Nathaniel RUSSELL was a servant in the household of Robert George DOBBINS-YATE in Bromsberrow.
Nathaniel died in Gloucester aged 32. When buried, at St Mary de Crypt in Gloucester, Nathaniel was given as being from St Nicholas which was being used as a hospital and where he may have been taken if ill or injured.

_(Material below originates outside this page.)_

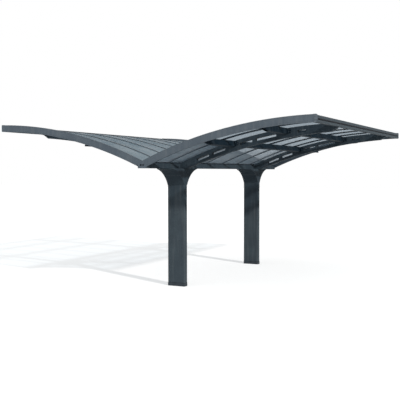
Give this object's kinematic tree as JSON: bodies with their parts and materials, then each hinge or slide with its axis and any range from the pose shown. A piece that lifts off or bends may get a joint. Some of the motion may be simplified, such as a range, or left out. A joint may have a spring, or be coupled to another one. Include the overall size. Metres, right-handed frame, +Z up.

On his wedding documents he is listed as being from Quedgeley, however no baptismal record has been found. Other possible local baptisms include:
- Nathaniel, son of Nathaniel RUSSEL, at Newnham on 28 Oct 1746
Other information
Almost certainly unrelated, but in 1779 a Nathaniel RUSSELL was listed as a prisoner of war in Dinan, in Britany, France, likely following capture during the American War of Independence. By all accounts the treatment of English prisoners was poor. A letter from Fougreres Castle, Ille-et-Vilaine, dated August 16th 1779 says: "In the first place we have a pound and a half of bread, such as is the cause of all the sickness, beef is but just enough for dogs, sometimes it amounts to half a pound a day, but more often to six ounces, sometimes we have peas, and those so bad that one half of them are as hard when they come out of the furnace as when first put in. The worst of usage in England for the prisoners is absolutely too good. The great havock it made in Dinan last winter [1778/1779] is astonishing! Thirty died of a day, in the whole about 1600. They were put into a cart, a pit dug, and were thrown in like dogs. We have nothing to lie on but straw full of vermin, which deprives us of rest. The beds we had at first are taken away, and we are now treated as if we were horses. We dread the thought of another winter, and expect nothing but to fall victimes to death." A Nathaniel RUSSEL was drawing a Royal Navy pension in 1814, so most likely this was the prisoner.